>>
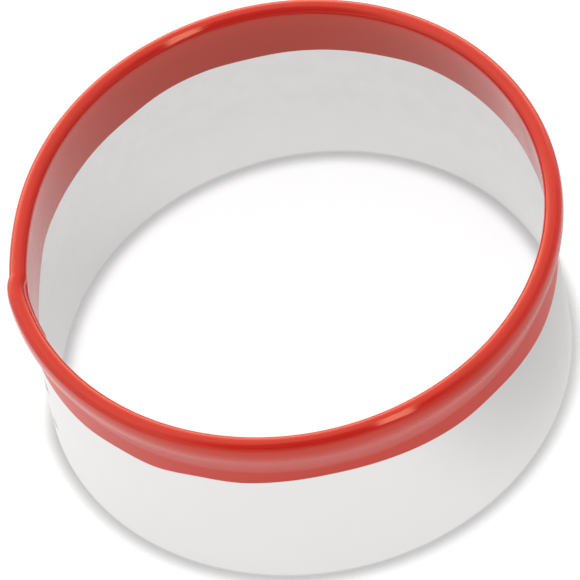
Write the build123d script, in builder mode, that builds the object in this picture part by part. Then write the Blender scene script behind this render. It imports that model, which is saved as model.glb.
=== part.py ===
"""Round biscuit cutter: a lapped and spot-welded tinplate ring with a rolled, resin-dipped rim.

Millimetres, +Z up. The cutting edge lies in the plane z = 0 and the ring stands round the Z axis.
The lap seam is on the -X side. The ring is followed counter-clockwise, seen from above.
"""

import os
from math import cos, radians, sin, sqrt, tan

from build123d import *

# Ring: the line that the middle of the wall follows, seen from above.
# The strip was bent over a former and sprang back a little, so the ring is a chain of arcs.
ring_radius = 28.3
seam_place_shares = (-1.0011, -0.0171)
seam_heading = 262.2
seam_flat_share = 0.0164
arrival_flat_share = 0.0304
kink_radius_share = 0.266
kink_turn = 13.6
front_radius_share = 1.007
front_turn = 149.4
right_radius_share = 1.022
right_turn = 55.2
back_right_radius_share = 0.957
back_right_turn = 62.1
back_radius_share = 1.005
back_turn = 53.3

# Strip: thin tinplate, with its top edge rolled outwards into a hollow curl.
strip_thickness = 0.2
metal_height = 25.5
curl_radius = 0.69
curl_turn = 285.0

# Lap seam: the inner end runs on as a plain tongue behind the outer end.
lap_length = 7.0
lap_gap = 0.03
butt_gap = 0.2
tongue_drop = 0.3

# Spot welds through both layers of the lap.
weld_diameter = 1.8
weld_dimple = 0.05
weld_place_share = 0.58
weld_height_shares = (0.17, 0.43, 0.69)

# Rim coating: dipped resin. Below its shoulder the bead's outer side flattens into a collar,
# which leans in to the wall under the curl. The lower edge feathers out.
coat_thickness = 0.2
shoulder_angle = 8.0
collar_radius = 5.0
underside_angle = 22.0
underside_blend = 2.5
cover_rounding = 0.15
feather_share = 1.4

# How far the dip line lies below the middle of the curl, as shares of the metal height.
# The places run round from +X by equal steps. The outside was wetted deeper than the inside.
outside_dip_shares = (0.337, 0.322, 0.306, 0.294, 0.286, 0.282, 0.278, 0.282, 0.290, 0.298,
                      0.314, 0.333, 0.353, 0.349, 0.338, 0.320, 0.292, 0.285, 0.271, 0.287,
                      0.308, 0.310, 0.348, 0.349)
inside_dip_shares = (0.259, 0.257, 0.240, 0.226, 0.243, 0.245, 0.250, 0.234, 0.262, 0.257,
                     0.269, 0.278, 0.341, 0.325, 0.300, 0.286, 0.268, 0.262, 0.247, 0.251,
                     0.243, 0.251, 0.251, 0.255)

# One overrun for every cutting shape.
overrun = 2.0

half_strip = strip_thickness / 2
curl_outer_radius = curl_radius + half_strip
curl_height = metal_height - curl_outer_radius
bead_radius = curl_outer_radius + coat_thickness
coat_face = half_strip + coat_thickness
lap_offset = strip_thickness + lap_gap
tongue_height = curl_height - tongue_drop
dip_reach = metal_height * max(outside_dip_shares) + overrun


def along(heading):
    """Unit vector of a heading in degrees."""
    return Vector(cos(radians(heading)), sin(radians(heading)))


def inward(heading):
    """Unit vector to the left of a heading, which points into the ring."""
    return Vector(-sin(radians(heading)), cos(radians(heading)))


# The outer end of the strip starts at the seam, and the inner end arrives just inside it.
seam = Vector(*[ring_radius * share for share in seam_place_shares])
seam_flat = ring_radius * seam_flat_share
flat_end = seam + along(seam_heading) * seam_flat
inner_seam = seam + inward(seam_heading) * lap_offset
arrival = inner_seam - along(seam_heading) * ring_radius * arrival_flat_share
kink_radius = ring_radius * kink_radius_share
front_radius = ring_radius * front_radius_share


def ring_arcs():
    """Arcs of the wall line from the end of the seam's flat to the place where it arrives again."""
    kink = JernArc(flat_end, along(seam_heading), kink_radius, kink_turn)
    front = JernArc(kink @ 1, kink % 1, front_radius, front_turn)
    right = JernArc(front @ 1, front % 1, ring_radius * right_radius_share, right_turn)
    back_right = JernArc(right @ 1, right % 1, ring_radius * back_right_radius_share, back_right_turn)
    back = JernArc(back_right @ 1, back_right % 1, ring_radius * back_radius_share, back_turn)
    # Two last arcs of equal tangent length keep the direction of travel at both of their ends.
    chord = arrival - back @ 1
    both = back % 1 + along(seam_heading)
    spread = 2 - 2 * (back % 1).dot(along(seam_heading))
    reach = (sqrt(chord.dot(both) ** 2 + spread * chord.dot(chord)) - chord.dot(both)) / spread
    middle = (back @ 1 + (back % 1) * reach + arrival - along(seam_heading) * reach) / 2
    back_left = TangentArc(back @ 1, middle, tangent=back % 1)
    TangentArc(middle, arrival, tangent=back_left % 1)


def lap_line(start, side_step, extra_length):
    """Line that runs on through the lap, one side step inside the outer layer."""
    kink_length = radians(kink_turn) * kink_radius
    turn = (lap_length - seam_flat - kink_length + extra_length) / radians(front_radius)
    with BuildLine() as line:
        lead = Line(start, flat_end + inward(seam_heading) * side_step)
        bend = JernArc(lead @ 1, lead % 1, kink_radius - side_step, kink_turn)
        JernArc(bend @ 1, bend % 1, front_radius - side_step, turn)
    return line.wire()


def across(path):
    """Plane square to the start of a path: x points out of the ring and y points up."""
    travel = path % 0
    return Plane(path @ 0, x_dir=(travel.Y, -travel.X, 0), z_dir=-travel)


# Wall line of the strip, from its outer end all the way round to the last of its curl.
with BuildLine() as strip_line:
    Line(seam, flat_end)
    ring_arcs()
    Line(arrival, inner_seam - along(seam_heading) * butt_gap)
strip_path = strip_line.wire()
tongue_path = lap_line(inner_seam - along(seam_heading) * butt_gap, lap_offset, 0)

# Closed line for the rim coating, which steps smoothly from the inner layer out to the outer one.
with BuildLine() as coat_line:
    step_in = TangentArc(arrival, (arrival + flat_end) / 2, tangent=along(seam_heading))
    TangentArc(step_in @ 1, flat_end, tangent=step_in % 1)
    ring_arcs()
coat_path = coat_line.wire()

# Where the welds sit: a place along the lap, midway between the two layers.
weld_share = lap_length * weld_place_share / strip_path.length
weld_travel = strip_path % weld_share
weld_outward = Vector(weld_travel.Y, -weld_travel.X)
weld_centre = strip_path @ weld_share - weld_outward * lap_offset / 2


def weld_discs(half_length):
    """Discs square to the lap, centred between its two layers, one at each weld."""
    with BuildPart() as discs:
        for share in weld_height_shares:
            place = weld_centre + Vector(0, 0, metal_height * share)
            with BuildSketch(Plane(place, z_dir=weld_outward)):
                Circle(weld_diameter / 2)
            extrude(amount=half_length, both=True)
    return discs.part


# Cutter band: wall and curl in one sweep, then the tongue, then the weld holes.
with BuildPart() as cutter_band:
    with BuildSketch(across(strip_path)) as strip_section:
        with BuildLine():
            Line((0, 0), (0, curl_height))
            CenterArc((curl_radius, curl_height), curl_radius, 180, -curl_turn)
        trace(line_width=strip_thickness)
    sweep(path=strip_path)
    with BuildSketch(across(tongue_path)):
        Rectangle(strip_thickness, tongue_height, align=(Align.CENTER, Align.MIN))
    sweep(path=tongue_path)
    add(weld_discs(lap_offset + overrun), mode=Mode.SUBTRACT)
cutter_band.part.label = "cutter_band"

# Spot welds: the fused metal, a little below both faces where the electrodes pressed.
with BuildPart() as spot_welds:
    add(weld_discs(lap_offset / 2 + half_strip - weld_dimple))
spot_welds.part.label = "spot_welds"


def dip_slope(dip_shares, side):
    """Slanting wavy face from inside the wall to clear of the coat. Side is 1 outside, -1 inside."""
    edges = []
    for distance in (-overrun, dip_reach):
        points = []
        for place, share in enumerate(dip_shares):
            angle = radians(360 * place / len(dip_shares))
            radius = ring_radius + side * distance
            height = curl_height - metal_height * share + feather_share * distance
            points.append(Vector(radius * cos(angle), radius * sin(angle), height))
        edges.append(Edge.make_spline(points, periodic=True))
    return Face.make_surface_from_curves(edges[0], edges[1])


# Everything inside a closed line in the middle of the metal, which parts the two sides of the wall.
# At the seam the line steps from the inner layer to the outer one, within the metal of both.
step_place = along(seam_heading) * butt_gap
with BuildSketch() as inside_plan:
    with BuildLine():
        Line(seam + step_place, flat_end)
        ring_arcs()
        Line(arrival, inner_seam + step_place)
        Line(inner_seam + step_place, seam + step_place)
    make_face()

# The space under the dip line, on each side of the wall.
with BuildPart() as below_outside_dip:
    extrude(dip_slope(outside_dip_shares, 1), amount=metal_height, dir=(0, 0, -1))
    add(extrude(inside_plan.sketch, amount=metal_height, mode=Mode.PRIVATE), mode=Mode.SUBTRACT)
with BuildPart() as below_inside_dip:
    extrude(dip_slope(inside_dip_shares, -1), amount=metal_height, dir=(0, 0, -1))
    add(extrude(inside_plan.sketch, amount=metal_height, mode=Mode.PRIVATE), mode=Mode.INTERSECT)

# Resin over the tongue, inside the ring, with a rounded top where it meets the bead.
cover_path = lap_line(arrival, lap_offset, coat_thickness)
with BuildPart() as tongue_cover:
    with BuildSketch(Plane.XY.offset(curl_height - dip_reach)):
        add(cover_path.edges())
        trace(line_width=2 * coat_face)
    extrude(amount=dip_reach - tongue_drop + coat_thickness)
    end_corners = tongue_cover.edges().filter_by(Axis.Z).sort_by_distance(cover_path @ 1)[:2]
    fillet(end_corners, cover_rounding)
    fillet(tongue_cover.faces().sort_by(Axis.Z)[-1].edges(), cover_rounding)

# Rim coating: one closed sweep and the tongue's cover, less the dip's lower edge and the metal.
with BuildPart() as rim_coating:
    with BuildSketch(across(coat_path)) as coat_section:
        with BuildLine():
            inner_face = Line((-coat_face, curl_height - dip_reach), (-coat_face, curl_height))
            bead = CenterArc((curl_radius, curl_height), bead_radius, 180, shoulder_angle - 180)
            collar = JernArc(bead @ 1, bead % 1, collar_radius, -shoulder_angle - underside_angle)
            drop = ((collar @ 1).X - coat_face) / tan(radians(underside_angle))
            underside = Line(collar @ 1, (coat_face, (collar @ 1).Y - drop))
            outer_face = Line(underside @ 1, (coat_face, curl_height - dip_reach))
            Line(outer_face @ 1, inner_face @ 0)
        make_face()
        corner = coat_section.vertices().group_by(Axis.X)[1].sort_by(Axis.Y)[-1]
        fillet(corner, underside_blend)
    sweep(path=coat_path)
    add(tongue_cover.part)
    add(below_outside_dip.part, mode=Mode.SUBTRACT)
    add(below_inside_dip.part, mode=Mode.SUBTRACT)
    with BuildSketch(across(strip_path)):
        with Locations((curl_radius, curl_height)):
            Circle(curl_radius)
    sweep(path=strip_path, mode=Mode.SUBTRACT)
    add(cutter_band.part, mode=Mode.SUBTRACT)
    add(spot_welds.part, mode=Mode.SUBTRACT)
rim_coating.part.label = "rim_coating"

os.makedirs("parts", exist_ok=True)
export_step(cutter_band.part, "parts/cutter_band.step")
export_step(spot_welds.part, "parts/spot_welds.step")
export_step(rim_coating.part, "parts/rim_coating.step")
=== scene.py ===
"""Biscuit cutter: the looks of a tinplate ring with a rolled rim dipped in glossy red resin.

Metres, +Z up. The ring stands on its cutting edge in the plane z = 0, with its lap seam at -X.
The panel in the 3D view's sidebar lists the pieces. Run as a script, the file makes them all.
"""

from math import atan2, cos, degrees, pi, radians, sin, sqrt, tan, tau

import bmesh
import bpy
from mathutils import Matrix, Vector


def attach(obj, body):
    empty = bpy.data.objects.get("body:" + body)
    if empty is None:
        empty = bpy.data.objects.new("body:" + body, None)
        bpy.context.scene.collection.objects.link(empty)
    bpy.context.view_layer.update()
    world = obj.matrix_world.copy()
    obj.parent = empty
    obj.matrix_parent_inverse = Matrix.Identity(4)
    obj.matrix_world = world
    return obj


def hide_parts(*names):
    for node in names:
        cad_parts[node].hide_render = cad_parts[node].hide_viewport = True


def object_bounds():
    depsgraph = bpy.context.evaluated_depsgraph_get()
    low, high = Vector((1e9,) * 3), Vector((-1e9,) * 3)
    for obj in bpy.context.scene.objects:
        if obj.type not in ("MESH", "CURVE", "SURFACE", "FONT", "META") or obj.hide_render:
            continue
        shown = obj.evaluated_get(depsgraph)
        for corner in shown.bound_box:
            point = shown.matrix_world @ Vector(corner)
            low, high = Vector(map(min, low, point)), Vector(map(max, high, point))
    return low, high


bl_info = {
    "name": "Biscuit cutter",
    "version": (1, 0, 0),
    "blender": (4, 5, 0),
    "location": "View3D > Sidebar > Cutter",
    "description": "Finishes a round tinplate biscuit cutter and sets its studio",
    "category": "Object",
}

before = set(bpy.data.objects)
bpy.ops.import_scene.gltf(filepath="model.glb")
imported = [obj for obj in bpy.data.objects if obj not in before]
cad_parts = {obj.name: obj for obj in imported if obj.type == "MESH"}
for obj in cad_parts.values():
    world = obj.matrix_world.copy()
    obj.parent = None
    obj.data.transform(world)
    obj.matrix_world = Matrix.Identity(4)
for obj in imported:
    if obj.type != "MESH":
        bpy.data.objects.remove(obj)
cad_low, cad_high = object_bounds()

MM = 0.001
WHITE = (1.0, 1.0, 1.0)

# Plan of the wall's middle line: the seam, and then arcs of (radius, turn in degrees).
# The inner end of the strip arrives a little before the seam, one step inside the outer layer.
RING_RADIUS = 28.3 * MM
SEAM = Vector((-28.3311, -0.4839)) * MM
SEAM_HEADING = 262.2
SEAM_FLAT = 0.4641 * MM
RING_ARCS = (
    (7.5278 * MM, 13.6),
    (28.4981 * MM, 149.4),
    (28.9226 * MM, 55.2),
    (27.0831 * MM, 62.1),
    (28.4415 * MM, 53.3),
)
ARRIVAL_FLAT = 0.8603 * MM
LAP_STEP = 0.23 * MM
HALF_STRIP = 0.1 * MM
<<
§ **WHAT TO PRODUCE**
Set down, exactly as written, each line of the data from its opening line through the one containing "back_turn = 53.3". Output nothing more.

§ **OUTPUT FOR THIS EXERCISE**
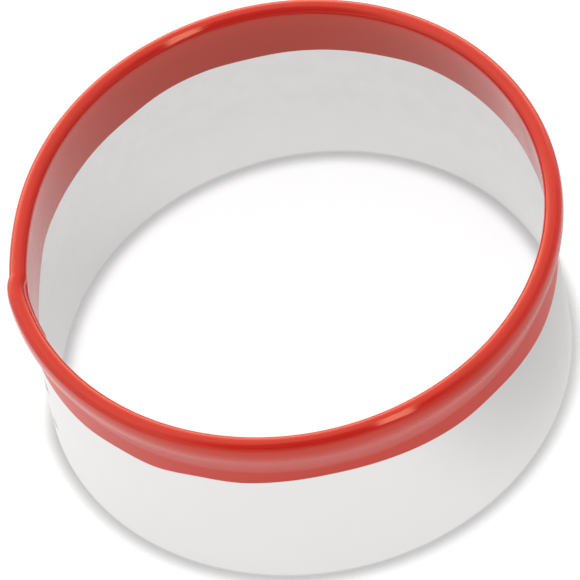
Write the build123d script, in builder mode, that builds the object in this picture part by part. Then write the Blender scene script behind this render. It imports that model, which is saved as model.glb.
=== part.py ===
"""Round biscuit cutter: a lapped and spot-welded tinplate ring with a rolled, resin-dipped rim.

Millimetres, +Z up. The cutting edge lies in the plane z = 0 and the ring stands round the Z axis.
The lap seam is on the -X side. The ring is followed counter-clockwise, seen from above.
"""

import os
from math import cos, radians, sin, sqrt, tan

from build123d import *

# Ring: the line that the middle of the wall follows, seen from above.
# The strip was bent over a former and sprang back a little, so the ring is a chain of arcs.
ring_radius = 28.3
seam_place_shares = (-1.0011, -0.0171)
seam_heading = 262.2
seam_flat_share = 0.0164
arrival_flat_share = 0.0304
kink_radius_share = 0.266
kink_turn = 13.6
front_radius_share = 1.007
front_turn = 149.4
right_radius_share = 1.022
right_turn = 55.2
back_right_radius_share = 0.957
back_right_turn = 62.1
back_radius_share = 1.005
back_turn = 53.3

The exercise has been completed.